Their warm up will start here:

Intro to Functions lesson_1

We’ll start the conversation about finding a “rule” that related the x-value to the y-value. I want them to start to look at these relations and see patterns (eventually they’ll recognize the types of patterns…e.g. linear, quadratic, etc.).

We’ll discuss the three big types of ways we’ll look at relations…coordinates, tables and graphs. I’ve found that my students don’t see them as three ways to represent the same thing. This will be the first time we have a chat about how an equation, a graph, a table, and coordinates all show the same thing; that the graph of an equation is not “the answer” they’re trying to get to match the back of the book.

Intro to Functions lesson_2

We’ll then discuss the domain and range of a relation. They’ll be used to the idea, but I expect them to struggle with any representation that isn’t a set of coordinates:

Intro to Functions lesson_3

Intro to Functions lesson_4

Then comes the time to discuss a function. I found a video a few years ago that some group of teachers made and posted to youtube. It is by far the most entertaining input/output video I’ve ever seen:

I didn’t make that video, but I thoroughly enjoy watching my students experience it in class!

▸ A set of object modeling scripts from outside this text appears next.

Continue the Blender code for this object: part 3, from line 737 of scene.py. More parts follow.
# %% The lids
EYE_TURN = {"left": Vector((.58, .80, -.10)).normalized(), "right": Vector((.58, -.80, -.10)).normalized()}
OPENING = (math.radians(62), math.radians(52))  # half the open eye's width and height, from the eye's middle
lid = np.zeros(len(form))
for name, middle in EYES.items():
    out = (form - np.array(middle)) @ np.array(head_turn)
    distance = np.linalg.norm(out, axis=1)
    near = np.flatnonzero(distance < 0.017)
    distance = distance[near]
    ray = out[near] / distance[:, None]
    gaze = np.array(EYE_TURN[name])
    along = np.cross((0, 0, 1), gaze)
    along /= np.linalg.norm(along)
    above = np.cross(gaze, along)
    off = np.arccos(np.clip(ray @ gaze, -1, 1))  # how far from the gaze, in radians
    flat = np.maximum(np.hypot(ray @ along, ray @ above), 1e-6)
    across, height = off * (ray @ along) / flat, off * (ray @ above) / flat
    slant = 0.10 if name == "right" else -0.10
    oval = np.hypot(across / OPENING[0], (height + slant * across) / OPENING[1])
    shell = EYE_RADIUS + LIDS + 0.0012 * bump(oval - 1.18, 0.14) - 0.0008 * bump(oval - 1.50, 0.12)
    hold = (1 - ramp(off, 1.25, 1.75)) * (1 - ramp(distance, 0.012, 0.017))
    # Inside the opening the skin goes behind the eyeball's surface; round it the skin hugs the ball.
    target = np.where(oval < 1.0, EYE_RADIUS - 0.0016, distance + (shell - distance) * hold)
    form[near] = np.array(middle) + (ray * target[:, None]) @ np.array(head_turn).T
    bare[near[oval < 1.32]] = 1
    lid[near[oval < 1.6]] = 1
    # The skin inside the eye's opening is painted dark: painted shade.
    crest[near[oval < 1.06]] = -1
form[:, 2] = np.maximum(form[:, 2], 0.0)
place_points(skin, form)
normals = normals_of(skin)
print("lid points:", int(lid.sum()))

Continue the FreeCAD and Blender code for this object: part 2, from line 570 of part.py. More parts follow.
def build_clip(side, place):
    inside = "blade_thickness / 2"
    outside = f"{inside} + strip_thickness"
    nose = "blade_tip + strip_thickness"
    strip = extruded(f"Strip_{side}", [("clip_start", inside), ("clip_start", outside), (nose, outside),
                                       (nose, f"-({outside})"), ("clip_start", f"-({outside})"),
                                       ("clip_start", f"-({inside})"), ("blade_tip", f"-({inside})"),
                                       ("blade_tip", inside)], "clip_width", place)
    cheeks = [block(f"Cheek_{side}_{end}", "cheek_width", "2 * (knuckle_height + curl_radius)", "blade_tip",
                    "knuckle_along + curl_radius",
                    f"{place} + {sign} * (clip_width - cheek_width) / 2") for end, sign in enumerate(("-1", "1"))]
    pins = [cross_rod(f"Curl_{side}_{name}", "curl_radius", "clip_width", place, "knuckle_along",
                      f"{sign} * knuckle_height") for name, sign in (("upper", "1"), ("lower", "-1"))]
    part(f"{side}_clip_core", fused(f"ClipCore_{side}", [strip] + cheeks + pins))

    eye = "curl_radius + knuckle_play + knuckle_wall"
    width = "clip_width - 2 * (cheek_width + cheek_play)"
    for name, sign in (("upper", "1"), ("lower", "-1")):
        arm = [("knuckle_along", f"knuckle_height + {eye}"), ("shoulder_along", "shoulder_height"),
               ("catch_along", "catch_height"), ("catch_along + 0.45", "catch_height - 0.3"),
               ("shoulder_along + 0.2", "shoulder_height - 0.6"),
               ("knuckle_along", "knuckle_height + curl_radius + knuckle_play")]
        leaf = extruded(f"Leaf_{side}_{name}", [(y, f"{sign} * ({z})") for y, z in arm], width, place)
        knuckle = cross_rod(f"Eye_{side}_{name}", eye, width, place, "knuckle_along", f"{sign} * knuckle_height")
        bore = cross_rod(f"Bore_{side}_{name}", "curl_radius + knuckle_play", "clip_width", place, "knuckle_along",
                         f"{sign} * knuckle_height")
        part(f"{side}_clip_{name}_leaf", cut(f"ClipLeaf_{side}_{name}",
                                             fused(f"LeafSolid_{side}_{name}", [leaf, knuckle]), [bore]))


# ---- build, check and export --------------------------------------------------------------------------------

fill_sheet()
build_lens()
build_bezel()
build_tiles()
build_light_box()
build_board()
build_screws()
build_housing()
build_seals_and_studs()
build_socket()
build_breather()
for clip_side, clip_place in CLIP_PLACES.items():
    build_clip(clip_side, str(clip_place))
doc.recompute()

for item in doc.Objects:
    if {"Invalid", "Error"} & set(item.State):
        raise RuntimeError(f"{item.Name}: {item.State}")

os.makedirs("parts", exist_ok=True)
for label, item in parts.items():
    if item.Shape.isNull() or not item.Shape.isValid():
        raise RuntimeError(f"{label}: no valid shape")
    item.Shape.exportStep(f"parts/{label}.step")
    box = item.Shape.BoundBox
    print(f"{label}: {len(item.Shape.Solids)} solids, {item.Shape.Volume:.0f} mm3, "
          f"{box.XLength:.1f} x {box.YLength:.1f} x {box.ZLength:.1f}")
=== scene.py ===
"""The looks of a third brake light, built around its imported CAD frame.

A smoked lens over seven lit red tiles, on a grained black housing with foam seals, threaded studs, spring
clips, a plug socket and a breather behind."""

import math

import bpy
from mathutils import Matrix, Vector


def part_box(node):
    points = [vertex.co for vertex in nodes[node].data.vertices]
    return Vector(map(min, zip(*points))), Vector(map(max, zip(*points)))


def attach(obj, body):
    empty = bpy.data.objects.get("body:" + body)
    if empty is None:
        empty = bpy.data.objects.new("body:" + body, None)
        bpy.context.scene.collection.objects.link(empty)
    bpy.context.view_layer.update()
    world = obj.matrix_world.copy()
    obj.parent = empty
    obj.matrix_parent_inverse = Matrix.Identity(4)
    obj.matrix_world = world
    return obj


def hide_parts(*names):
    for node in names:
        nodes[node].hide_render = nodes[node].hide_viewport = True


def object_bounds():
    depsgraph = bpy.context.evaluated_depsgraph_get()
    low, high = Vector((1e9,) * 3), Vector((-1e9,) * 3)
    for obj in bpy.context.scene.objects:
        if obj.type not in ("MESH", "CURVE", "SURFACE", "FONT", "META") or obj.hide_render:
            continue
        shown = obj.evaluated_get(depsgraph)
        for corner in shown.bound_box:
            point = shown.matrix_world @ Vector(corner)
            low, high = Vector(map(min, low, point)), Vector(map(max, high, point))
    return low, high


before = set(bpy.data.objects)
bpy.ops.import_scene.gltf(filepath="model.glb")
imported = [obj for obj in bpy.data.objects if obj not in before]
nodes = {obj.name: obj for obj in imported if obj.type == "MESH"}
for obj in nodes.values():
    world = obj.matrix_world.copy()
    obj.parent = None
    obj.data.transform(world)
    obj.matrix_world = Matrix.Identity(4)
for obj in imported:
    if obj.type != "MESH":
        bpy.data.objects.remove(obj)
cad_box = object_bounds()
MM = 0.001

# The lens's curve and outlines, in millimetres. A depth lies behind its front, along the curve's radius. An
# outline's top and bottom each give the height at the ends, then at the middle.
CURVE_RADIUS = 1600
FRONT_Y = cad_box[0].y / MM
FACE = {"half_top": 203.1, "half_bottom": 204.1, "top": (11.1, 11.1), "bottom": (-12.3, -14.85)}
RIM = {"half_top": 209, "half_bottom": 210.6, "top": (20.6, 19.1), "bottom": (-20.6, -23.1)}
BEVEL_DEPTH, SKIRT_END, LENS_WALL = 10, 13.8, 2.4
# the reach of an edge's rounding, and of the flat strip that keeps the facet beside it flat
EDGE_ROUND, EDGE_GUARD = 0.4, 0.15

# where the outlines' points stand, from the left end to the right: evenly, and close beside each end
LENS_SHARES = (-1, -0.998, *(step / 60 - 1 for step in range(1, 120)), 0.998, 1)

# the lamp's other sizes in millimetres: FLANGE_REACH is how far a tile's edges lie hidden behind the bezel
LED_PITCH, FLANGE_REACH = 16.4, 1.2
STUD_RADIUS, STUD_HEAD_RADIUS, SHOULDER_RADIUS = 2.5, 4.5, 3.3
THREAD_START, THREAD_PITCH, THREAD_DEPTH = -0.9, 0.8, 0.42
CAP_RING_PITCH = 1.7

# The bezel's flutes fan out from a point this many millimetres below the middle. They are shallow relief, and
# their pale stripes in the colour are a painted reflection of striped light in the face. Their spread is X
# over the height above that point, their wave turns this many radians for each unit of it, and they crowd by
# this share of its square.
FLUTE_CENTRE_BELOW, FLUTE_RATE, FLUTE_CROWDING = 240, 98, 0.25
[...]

Next, we’ll define a function and work with that definition:

Intro to Functions lesson_6

We’ll refer back to the idea of domain and range so that my students can decide that a vertical line test will work on a graph to determine functionality. I’m going to post the slide that I currently have for this, but looking at it now, I’m going to change it.

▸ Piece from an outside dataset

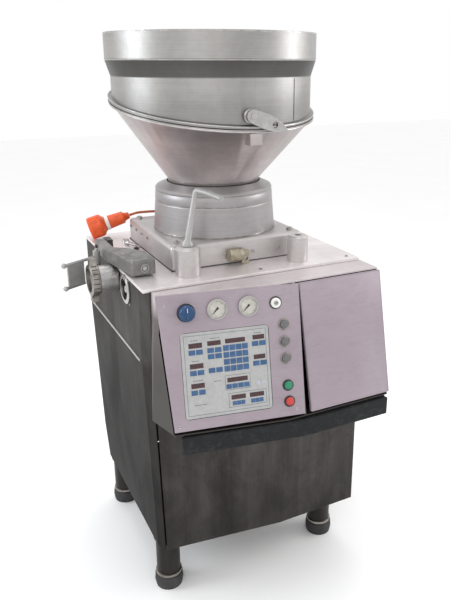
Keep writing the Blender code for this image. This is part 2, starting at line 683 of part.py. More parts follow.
def build_hopper_clamp(lower, upper):
    """Boss on the upper section, a lug on the cone, and a leaf-shaped handle that turns on the boss."""
    face = AXIS_Y - DRUM_RADIUS
    boss = rod("clamp_boss", at(CLAMP_X, face + 0.008, CLAMP_Z), at(CLAMP_X, face - 0.016, CLAMP_Z), 0.018,
               "stainless", 20)
    join(upper, boss)
    lug = block("clamp_lug", (CLAMP_X - 0.004, face - 0.012, 1.500), (CLAMP_X + 0.034, face + 0.022, 1.534),
                "stainless", at(0, 0, 0))
    join(lower, lug)
    origin = at(CLAMP_X, face - 0.0163, CLAMP_Z)
    half = 0.020
    leaf = [(half * math.cos(a), half * math.sin(a)) for a in [math.radians(90 + 20 * k) for k in range(10)]]
    leaf += [(0.050, -0.021), (0.095, -0.014), (0.118, -0.004), (0.118, 0.004), (0.095, 0.015), (0.050, 0.024)]
    handle = plate("clamp_handle", leaf, 0, 0.010, "bright", origin, turn=(math.pi / 2, math.radians(22), 0))
    hole = rod("clamp_handle_hole", (0.074, 0.002, -0.02), (0.074, 0.002, 0.03), 0.009, "grey", 16)
    hole.location = origin
    hole.rotation_euler = (math.pi / 2, math.radians(22), 0)
    cut(handle, hole)


# ---- fittings on the deck ----
def build_deck_fittings():
    floor = DECK_TOP + GAP
    turned("clamp_post", [(0, 1.206), (0.028, 1.206), (0.038, 1.197), (0.038, floor), (0, floor)], "stainless",
           at(-0.200, 0.082, 0), steps=28)
    lever_at = at(-0.200, 0.082, 1.2063)
    points = [(0, 0, 0), (0, 0, 0.010), (0.002, 0, 0.018), (0.030, 0, 0.158), (0.0345, -0.006, 0.166),
              (0.046, -0.050, 0.164), (0.063, -0.115, 0.158)]
    wire("clamp_lever", points, 0.0098, "bright", lever_at, 3, [1.9, 1.7, 1.05, 0.86, 0.9, 0.9, 0.9])
    turned("guide_post", [(0, 1.178), (0.012, 1.178), (0.012, 1.200), (0.027, 1.200), (0.033, 1.194),
                          (0.033, floor), (0, floor)], "stainless", at(0.174, 0.068, 0), steps=28)

    face = BLOCK_LOW[1]
    rod("latch_barrel", at(-0.054, face - 0.0213, 1.150), at(-0.010, face - 0.0213, 1.150), 0.021, "brass", 20)
    tab_at = at(-0.0095, face - 0.0213, 1.150)
    tab = plate("latch_tab", rounded((0, -0.0325), (0.026, 0.012), 0.005, 2), -0.004, 0.004, "brass", tab_at,
                turn=(math.pi / 2, 0, 0))
    tab_hole = rod("latch_tab_hole", (0.015, 0.02, -0.016), (0.015, -0.02, -0.016), 0.0055, "grey", 14, tab_at)
    cut(tab, tab_hole)

    hook_at = at(-0.272, 0.500, floor)
    hook = turned("hook_lever", [(0, 0.020), (0.009, 0.020), (0.011, 0.018), (0.011, 0), (0, 0)], "bright",
                  hook_at, steps=20)
    arm = [(0, 0, 0.011), (0.004, -0.030, 0.011), (0.018, -0.060, 0.011), (0.020, -0.088, 0.011),
           (0.008, -0.100, 0.011)]
    join(hook, as_mesh(wire("hook_arm", arm, 0.0055, "bright", hook_at, 2)))


def build_linking_gear():
    """Housing of the portioning drive: it lies on the deck's left edge and tips up about its rear pin."""
    pin_at = at(-0.372, 0.420, 1.143)
    offset = Vector((CENTRE_X, FRONT_Y, 0)) - pin_at
    plan = [(-0.364, 0.114), (-0.291, 0.114), (-0.293, 0.215), (-0.330, 0.275), (-0.3665, 0.300),
            (-0.3665, 0.400), (-0.3935, 0.400), (-0.3935, 0.300)]
    outline = [(x + offset.x, y + offset.y) for x, y in plan]
    gear = plate("linking_gear_housing", outline, 1.1222 - pin_at.z, 1.169 - pin_at.z, "dark_casting", pin_at)
    bevel(gear, 0.004, 2)
    boss = rod("linking_gear_boss", (-0.0215, 0, 0), (0.0055, 0, 0), 0.0245, "dark_casting", 24, pin_at)
    bore = rod("linking_gear_bore", (-0.05, 0, 0), (0.05, 0, 0), 0.0084, "grey", 16, pin_at)
    join(gear, boss)
    cut(gear, bore)

    pivot = block("linking_gear_pivot", (0.0075, -0.024, DECK_TOP + GAP - pin_at.z), (0.028, 0.024, 0.024),
                  "dark_casting", pin_at)
    pin = rod("linking_gear_pin", (-0.027, 0, 0), (0.015, 0, 0), 0.0080, "bright", 16, pin_at)
    join(pivot, pin)


def build_outlet():
    """Delivery pipe on the left side, its winged nut, the swing-away bracket and the drive port."""
    start = BLOCK_LOW[0] - GAP
    length = start - OUTLET_END
    step = -0.3735 - OUTLET_END
    origin = at(OUTLET_END, OUTLET_Y, OUTLET_Z)
    pipe = [(0.0300, length), (0.0300, step), (OUTLET_RADIUS, step), (OUTLET_RADIUS, 0.003), (0.041, 0),
            (0.036, 0), (OUTLET_BORE, 0.020), (OUTLET_BORE, length)]
    outlet = turned("outlet_pipe", pipe, "stainless", origin, turn=(0, math.pi / 2, 0), steps=32, closed=True)

    nut_at = at(-0.458, OUTLET_Y, OUTLET_Z)
    section = [(0.0485, 0.028), (0.0500, 0.026), (0.0500, 0.003), (0.0475, 0), (0.038, 0), (0.038, 0.0127),
               (0.0446, 0.0127), (0.0446, 0.028)]
    nut = turned("union_nut", section, "dark_casting", nut_at, turn=(0, math.pi / 2, 0), steps=32, closed=True)
    for name, sign in (("upper", 1), ("lower", -1)):
        low, high = sorted((sign * 0.046, sign * 0.070))
        join(nut, block(f"nut_wing_{name}", (0.003, -0.012, low), (0.025, 0.012, high), "dark_casting", nut_at))

    pin_at = at(-0.4120, 0.350, 0)
    bracket_turn = math.radians(28)
    along = Vector((-math.cos(bracket_turn), -math.sin(bracket_turn), 0))
    across = Vector((-along.y, along.x, 0))
    top, bottom = 1.1310, 1.0565

    def on_bracket(distance, z, off=0.0):
        return along * distance + across * off + Vector((0, 0, z))

    sheet = plate("swing_bracket", [(0.056, bottom), (0.120, bottom), (0.120, top), (0.056, top)], -0.003, 0.003,
                  "dark_casting", pin_at, turn=(math.pi / 2, 0, math.pi + bracket_turn))
    pieces = [
        rod("bracket_top_rod", on_bracket(0.004, top), on_bracket(0.130, top), 0.0050, "bright", 14, pin_at),
        rod("bracket_low_rod", on_bracket(0.056, bottom), on_bracket(0.130, bottom), 0.0050, "bright", 14, pin_at),
        rod("bracket_boss", (0, 0, 1.1083), (0, 0, 1.150), 0.0115, "bright", 18, pin_at),
    ]
    for name, z in (("top", top), ("low", bottom)):
        pieces.append(turned_ball(f"bracket_{name}_ball", on_bracket(0.132, z), 0.0085, pin_at))
    join(sheet, *pieces)
    cut(sheet, rod("bracket_pin_hole", (0, 0, 1.10), (0, 0, 1.20), 0.0064, "grey", 14, pin_at))
    stub = rod("bracket_pin", (0, 0, 1.0950), (0, 0, 1.1560), 0.0060, "bright", 14, pin_at)
    lug = block("bracket_lug", (-0.012, -0.045, 1.0900), (0.012, 0.012, 1.1080), "stainless", pin_at)
    join(outlet, lug, stub)

    ring = [(0.041, 0.0060), (0.046, 0.0035), (0.046, 0), (0.0335, 0), (0.0335, 0.0060)]
    turned("port_ring", ring, "bright", at(-HALF_WIDTH - GAP, PORT_Y, PORT_Z), turn=(0, -math.pi / 2, 0),
           steps=36, closed=True)
    shaft = [(0, 0.036), (0.010, 0.036), (0.012, 0.034), (0.012, 0), (0.022, 0), (0.022, -0.020), (0, -0.020)]
    turned("drive_spindle", shaft, "bright", at(-HALF_WIDTH + 0.034, PORT_Y, PORT_Z), turn=(0, -math.pi / 2, 0),
           steps=20)


def turned_ball(name, centre, radius, origin):
    bm = bmesh.new()
    bmesh.ops.create_uvsphere(bm, u_segments=14, v_segments=8, radius=radius, matrix=Matrix.Translation(centre))
    return place(name, bm, "bright", origin)


# ---- mains cord ----
GLAND = (0.24, 0.52)
PLUG_AT = (-0.345, 0.622, 1.161)  # middle of the plug's wide ring
PLUG_TURN = math.radians(-12)
PLUG_LIFT = math.radians(17)  # the cord holds the tail up


def smooth(route, spacing):
    """Points about `spacing` apart on a Catmull-Rom curve through the route's own points."""
    ends = [route[0] * 2 - route[1]] + route + [route[-1] * 2 - route[-2]]
    points = []
    for a, b, c, d in zip(ends, ends[1:], ends[2:], ends[3:]):
        steps = max(1, round((c - b).length / spacing))
        for k in range(steps):
            t = k / steps
            points.append(0.5 * ((2 * b) + (c - a) * t + (2 * a - 5 * b + 4 * c - d) * t**2
                                 + (3 * b - a - 3 * c + d) * t**3))
    return points + [route[-1]]


def build_cord():
    """From a gland under the base to a coil on the floor, up the back and over the pump block to the plug."""
    bore = CORD_RADIUS + GAP
    sleeve = [(bore, 0.2040), (0.0120, 0.2040), (0.0120, 0.1957), (0.0180, 0.1955), (0.0180, 0.1850),
              (0.0080, 0.1600), (bore, 0.1600)]
    turned("cord_gland", sleeve, "rubber", at(*GLAND, 0), steps=20, closed=True)

    floor = CORD_RADIUS
    coil_top = 2 * CORD_RADIUS * (COIL_TURNS + 1)
    inner, outer = COIL_RADIUS - CORD_RADIUS, COIL_RADIUS + CORD_RADIUS
    beside = outer + CORD_RADIUS + GAP
    turned("cord_coil", [(inner, coil_top), (outer, coil_top), (outer, 0), (inner, 0)], "orange",
           at(*COIL_AT, 0), steps=32, closed=True)

    x, y = COIL_AT
    start = [(*GLAND, 0.1595), (0.240, 0.520, 0.110), (0.237, 0.508, 0.060), (0.226, 0.482, 0.020),
             (0.208, 0.455, floor), (0.188, 0.432, floor), (0.170, 0.417, floor), (x + beside, y, floor)]
    wire("cord_gland_run", smooth([at(*p) for p in start], 0.016), CORD_RADIUS, "orange")

    back = DECK_DEPTH + 0.048
    top = BLOCK_HIGH[2] + CORD_RADIUS + GAP
    run = [(x, y + beside, coil_top - CORD_RADIUS), (x + 0.026, y + 0.067, 0.033), (x + 0.044, y + 0.086, 0.021),
           (x + 0.052, y + 0.115, 0.009), (x + 0.048, y + 0.155, floor), (x + 0.027, y + 0.210, floor),
           (x + 0.006, y + 0.264, 0.010), (x, y + 0.300, 0.034), (x, back - 0.008, 0.080), (x, back, 0.140),
           (x, back, 0.300), (x - 0.004, back, 0.500), (x - 0.004, back, 0.750), (x, back, 0.920),
           (x, back, 1.010), (x - 0.002, back - 0.008, 1.062), (x - 0.005, back - 0.032, 1.122),
           (x - 0.014, back - 0.075, 1.167), (x - 0.036, back - 0.122, 1.194), (x - 0.074, back - 0.150, top + 0.003),
           (x - 0.125, back - 0.162, top), (x - 0.180, back - 0.162, top + 0.002), (x - 0.235, back - 0.155, top + 0.008)]
    along = Vector((math.cos(PLUG_LIFT) * math.cos(PLUG_TURN), math.cos(PLUG_LIFT) * math.sin(PLUG_TURN),
                    math.sin(PLUG_LIFT)))
    plug_at = at(*PLUG_AT)
    tail = plug_at + along * 0.1265
    points = [at(*p) for p in run] + [tail + along * 0.028 - Vector((0, 0, 0.001)), tail]
    wire("cord_plug_run", smooth(points, 0.028), CORD_RADIUS, "orange")

    body = [(bore, 0.126), (0.010, 0.126), (0.014, 0.109), (0.022, 0.104), (0.0245, 0.051), (0.0245, 0.037),
            (0.032, 0.029), (0.037, 0.026), (0.040, 0.020), (0.040, -0.020), (0.037, -0.023), (0.034, -0.023),
            (0.034, 0.009), (0, 0.009), (0, 0.1195), (bore, 0.1195)]
    turned("mains_plug", body, "orange", plug_at, turn=(0, math.pi / 2 - PLUG_LIFT, PLUG_TURN), steps=20,
           closed=True)


build_cabinet()
build_rear_panel()
build_legs()
build_console()
build_knee_bar()
build_pump()
build_auger()
build_drive()
build_hopper()
build_deck_fittings()
build_linking_gear()
build_outlet()
build_cord()
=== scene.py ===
import json
import math

import bmesh
import bpy
from mathutils import Matrix, Vector
from mathutils.bvhtree import BVHTree


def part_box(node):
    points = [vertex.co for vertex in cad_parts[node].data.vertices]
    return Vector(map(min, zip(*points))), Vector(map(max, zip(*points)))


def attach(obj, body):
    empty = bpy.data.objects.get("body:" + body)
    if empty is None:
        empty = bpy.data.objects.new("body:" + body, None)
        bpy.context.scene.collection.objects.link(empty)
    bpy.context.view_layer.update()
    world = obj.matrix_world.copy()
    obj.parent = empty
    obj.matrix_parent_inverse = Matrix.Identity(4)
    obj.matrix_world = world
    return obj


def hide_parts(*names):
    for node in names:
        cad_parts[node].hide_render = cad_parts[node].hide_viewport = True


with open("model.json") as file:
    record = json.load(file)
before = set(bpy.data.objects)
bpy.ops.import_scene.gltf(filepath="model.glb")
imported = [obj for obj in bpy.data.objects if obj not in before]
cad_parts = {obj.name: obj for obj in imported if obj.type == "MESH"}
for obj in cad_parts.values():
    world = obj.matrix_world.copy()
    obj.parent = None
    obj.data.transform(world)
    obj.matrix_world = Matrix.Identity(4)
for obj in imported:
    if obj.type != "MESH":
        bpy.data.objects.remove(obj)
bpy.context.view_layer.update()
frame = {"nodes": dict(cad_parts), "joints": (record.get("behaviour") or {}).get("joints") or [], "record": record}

JOINTS = {joint["name"]: joint for joint in frame["joints"]}
SCENE = bpy.context.scene
RIGHT, LEFT = Vector((1, 0, 0)), Vector((-1, 0, 0))
FRONT, BACK = Vector((0, -1, 0)), Vector((0, 1, 0))
UP = Vector((0, 0, 1))


# ---- places, all read from the frame ----
def middle(node):
    low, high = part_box(node)
    return (low + high) / 2


def joint_at(name):
    return Vector(JOINTS[name]["pos_m"])


def joint_axis(name):
    return Vector(JOINTS[name]["axis"]).normalized()


def basis(origin, right, up, out):
    """World matrix whose X, Y and Z are right, up and out, at origin."""
    return Matrix.Translation(origin) @ Matrix((right, up, out)).transposed().to_4x4()


def spun(angle):
    return Matrix.Rotation(angle, 4, "Z")


def facing(origin, out):
    """A matrix with Z along out, and Y as near upright as it can be."""
    out = out.normalized()
    up = UP if abs(out.z) < 0.9 else BACK
    right = up.cross(out).normalized()
    return basis(origin, right, out.cross(right), out)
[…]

Intro to Functions lesson_7

Then we’ll discuss function notation:

Intro to Functions lesson_8

Intro to Functions lesson_9

And finally, we’ll bring it all together with them creating their own function:

Intro to Functions lesson_10

This last slide is the most important. I will emphasize with them that a function relates two variables. The input gives you one value for an output. The number of hours gives you an amount in the bank account. My goodness, that’s such an important idea. An input gives you an output. We’ll be using that all year!